Section: Research Program
Analysis of interconnected systems
The major questions considered are those of the characterization of the stability (also including the problems of sensitivity compared to the variations of the parameters) and the determination of stabilizing controllers of interconnected dynamic systems. In many situations, the dynamics of the interconnections can be naturally modelled by systems with delays (constant, distributed or time-varying delays) possibly of fractional order. In other cases, partial differential equations (PDE) models can be better represented or approximated by using systems with delays. Our expertise on this subject, on both time and frequency domain methods, allows us to challenge difficult problems (e.g. systems with an infinite number of unstable poles).
-
Robust stability of linear systems
Within an interconnection context, lots of phenomena are modelled directly or after an approximation by delay systems. These systems may have constant delays, time-varying delays, distributed delays
For various infinite-dimensional systems, particularly delay and fractional systems, input-output and time-domain methods are jointly developed in the team to characterize stability. This research is developed at four levels: analytic approaches (-stability, BIBO-stablity, robust stability, robustness metrics) [1], [2], [6], [7], symbolic computation approaches (SOS methods are used for determining easy-to-check conditions which guarantee that the poles of a given linear system are not in the closed right half-plane, certified CAD techniques), numerical approaches (root-loci, continuation methods) and by means of softwares developed in the team [6], [7].
-
Robustness/fragility of biological systems
Deterministic biological models describing, for instance, species interactions, are frequently composed of equations with important disturbances and poorly known parameters. To evaluate the impact of the uncertainties, we use the techniques of designing of global strict Lyapunov functions or functional developed in the team.

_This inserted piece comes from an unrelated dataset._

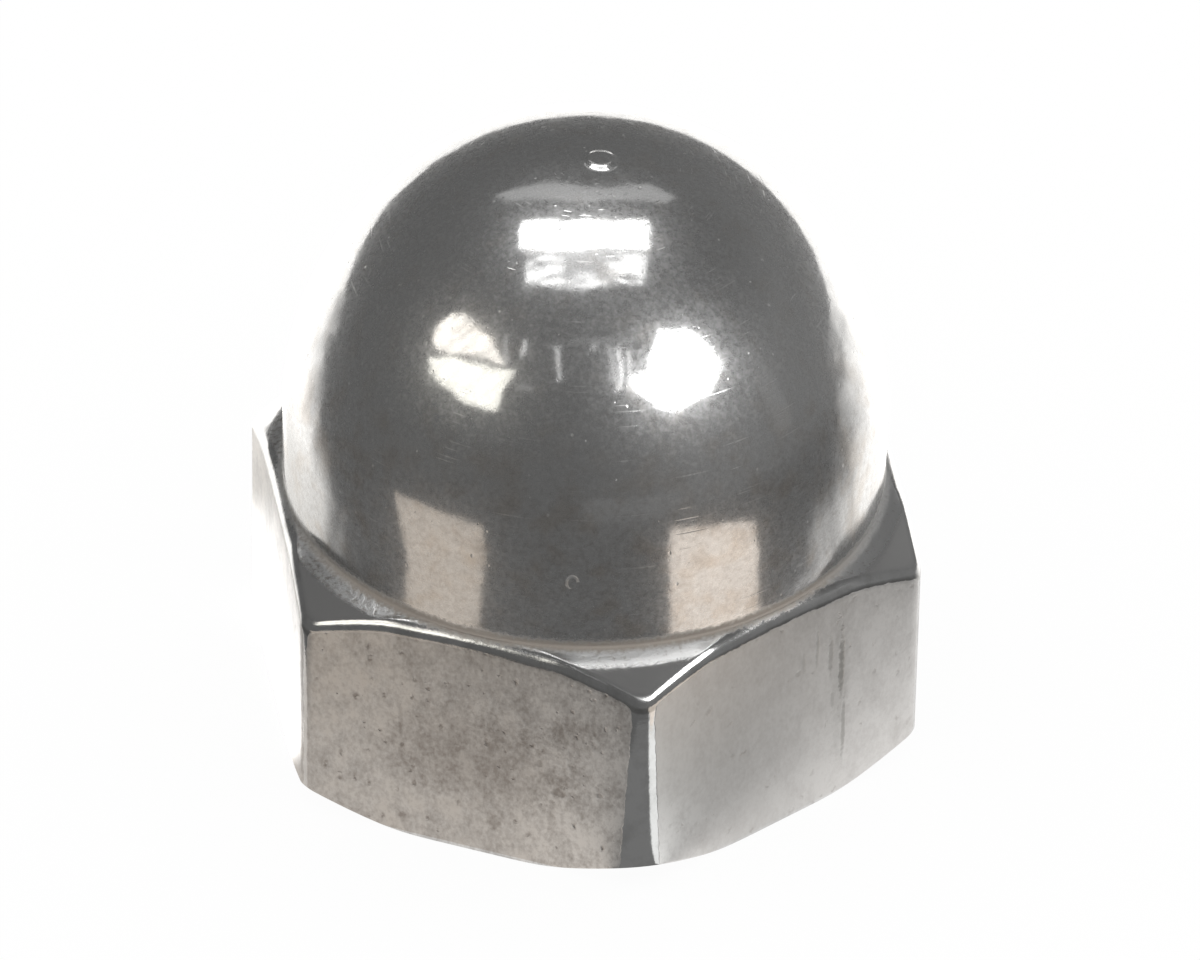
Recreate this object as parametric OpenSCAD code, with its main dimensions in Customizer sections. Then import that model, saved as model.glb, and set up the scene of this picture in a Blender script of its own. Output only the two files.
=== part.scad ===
// Domed cap nut, turned from hexagon bar: a chamfered hexagon, a narrow shoulder ring,
// a round dome and a blind tapped hole, all in one piece of metal.
// It stands on its seat at z = 0, with the dome up and a corner of the hexagon towards -Y.

/* [Hexagon] */
// Width across the flats
flat_width = 11.1; // [9.5:0.1:16]
// Height at which the top chamfer crosses the middle of a flat
hexagon_height = 4.65; // [3.5:0.05:6]
// Radius of the six upright corners
corner_radius = 0.45; // [0.1:0.05:0.9]
// Height of the bottom chamfer at a corner
bottom_chamfer = 0.5; // [0.2:0.05:0.8]
// Slope of both chamfers, from the horizontal
chamfer_angle = 36; // [25:1:40]

/* [Dome] */
// Height of the nut to the top of the dome
total_height = 11.35; // [10.6:0.05:16]
// Step from the plane of a flat in to the dome's wall
dome_inset = 0.18; // [0.1:0.01:0.6]
// Width of the shoulder ring around the dome's foot
ledge_width = 0.37; // [0.2:0.01:0.6]
// Slope of the shoulder ring, from the horizontal
ledge_angle = 22; // [5:1:24]
// Radius of the hollow corner between shoulder and dome
ledge_fillet = 0.12; // [0.05:0.01:0.2]

/* [Lathe mark] */
// Width of the small pip that the lathe left on top of the dome
pip_width = 0.6; // [0.3:0.05:1]
// Height of the pip above the dome
pip_height = 0.07; // [0.03:0.01:0.12]
// Distance of the pip from the nut's axis
pip_offset = 0.23; // [0:0.01:0.5]
// Direction of the pip from the axis, counter-clockwise from +X
pip_direction = -41; // [-180:1:180]

/* [Tapped hole] */
// Outer diameter of the thread
thread_diameter = 6.35; // [5:0.05:7]
// Pitch of the thread
thread_pitch = 1.27; // [0.8:0.01:1.5]
// Depth of the drilled hole at its full width
hole_depth = 7.9; // [6:0.1:8.4]
// Width of the countersink beyond the thread, on the radius
countersink_margin = 0.12; // [0.05:0.01:0.4]
// Full angle of the countersink
countersink_angle = 90; // [60:1:120]
// Full angle of the drill's point
drill_angle = 118; // [90:1:140]

/* [Hidden] */

sides = 6;
half_side = 180 / sides;       // half the angle that one flat covers
round_steps = 96;              // facets of a full turn
cut_over = 0.4;                // how far a cutting shape reaches past what it cuts
steel = [0.66, 0.65, 0.63];

flat_radius = flat_width / 2;
corner_centre = (flat_radius - corner_radius) / cos(half_side);
tip_radius = corner_centre + corner_radius;
blank_radius = tip_radius + cut_over;
seat_radius = tip_radius - bottom_chamfer / tan(chamfer_angle);

dome_radius = flat_radius - dome_inset;
dome_centre = total_height - dome_radius;
ledge_radius = dome_radius + ledge_width;
ledge_low = hexagon_height - (ledge_radius - flat_radius) * tan(chamfer_angle);
ledge_high = ledge_low + ledge_width * tan(ledge_angle);

hole_radius = (thread_diameter - thread_pitch) / 2;
mouth_radius = thread_diameter / 2 + countersink_margin;
mouth_depth = (mouth_radius - hole_radius) / tan(countersink_angle / 2);
point_depth = hole_radius / tan(drill_angle / 2);

// Height that a chamfer climbs or falls between two radii
function chamfer_rise(from_radius, radius) = abs(radius - from_radius) * tan(chamfer_angle);

// A point at a distance and an angle from another
function polar(from, radius, angle) = from + radius * [cos(angle), sin(angle)];

// Outline of the bar: flats that face +X and every 60 degrees, joined by round corners
module bar_outline() {
    corners = [for (i = [0:sides - 1]) half_side * (2 * i + 1)];
    polygon([for (angle = corners, side = [-half_side, half_side])
        polar(polar([0, 0], corner_centre, angle), corner_radius, angle + side)]);
    for (angle = corners)
        translate(polar([0, 0], corner_centre, angle)) circle(corner_radius, $fn = round_steps);
}

// Half section of the turned outside, from the axis outwards, with its hollow corner
// between the shoulder ring and the dome's wall
module turned_profile() {
    fillet_centre = [
        dome_radius + ledge_fillet,
        ledge_high + ledge_fillet * (1 / cos(ledge_angle) - tan(ledge_angle))
    ];
    difference() {
        polygon([
            [0, 0],
            [seat_radius, 0],
            [blank_radius, chamfer_rise(seat_radius, blank_radius)],
            [blank_radius, ledge_low - chamfer_rise(ledge_radius, blank_radius)],
            [ledge_radius, ledge_low],
            polar(fillet_centre, ledge_fillet, 270 - ledge_angle),
            fillet_centre,
            polar(fillet_centre, ledge_fillet, 180),
            [dome_radius, dome_centre],
            [0, dome_centre]
        ]);
        translate(fillet_centre) circle(ledge_fillet, $fn = round_steps);
    }
    intersection() {
        translate([0, dome_centre]) circle(dome_radius, $fn = 2 * round_steps);
        translate([0, dome_centre]) square(dome_radius + cut_over);
    }
}

// Half section of the drilled and countersunk hole
module hole_profile() {
    polygon([
        [0, -cut_over],
        [mouth_radius + cut_over * tan(countersink_angle / 2), -cut_over],
        [hole_radius, mouth_depth],
        [hole_radius, hole_depth],
        [0, hole_depth + point_depth]
    ]);
}

// Ball sunk into the dome so that a cap of the stated width and height stands out of it
module lathe_mark() {
    cap_rise = pip_height + dome_radius - sqrt(pow(dome_radius, 2) - pow(pip_width / 2, 2));
    ball_radius = (pow(pip_width / 2, 2) + pow(cap_rise, 2)) / (2 * cap_rise);
    lean = asin(pip_offset / dome_radius);
    translate([0, 0, dome_centre])
        rotate([0, lean, pip_direction])
            translate([0, 0, dome_radius + pip_height - ball_radius])
                sphere(ball_radius, $fn = round_steps);
}

module cap_nut() {
    color(steel)
    difference() {
        union() {
            intersection() {
                linear_extrude(total_height + cut_over) bar_outline();
                rotate_extrude($fn = 2 * round_steps) turned_profile();
            }
            lathe_mark();
        }
        rotate_extrude($fn = round_steps) hole_profile();
    }
}

cap_nut();
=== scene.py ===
import math

import bpy
from mathutils import Matrix, Vector


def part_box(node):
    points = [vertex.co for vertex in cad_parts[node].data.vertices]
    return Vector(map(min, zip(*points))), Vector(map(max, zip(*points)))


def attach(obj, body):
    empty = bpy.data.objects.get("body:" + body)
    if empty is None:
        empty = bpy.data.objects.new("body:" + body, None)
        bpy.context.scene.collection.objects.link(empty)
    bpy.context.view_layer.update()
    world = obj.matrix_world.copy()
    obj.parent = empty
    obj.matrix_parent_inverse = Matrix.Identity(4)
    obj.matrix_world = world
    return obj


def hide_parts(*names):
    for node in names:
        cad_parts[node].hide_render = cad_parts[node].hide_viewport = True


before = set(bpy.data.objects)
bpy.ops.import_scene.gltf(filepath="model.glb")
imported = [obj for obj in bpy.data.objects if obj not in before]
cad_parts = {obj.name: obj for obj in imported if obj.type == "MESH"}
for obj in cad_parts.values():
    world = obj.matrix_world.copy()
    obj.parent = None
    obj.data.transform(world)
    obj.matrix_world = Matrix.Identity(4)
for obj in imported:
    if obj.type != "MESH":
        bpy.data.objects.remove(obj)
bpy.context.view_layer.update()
millimetre = 0.001
quarterTurn = math.pi / 2
fullTurn = math.pi * 2
plainWhite = (1.0, 1.0, 1.0)
print("frame loaded, nodes:", ", ".join(sorted(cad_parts)))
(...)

However, for other biological systems, the notion of robustness may be different and this question is still in its infancy (see, e.g. [57]). Unlike engineering problems where a major issue is to maintain stability in the presence of disturbances, a main issue here is to maintain the system response in the presence of disturbances. For instance, a biological network is required to keep its functioning in case of a failure of one of the nodes in the network. The team, which has a strong expertise in robustness for engineering problems, aims at contributing at the develpment of new robustness metrics in this biological context.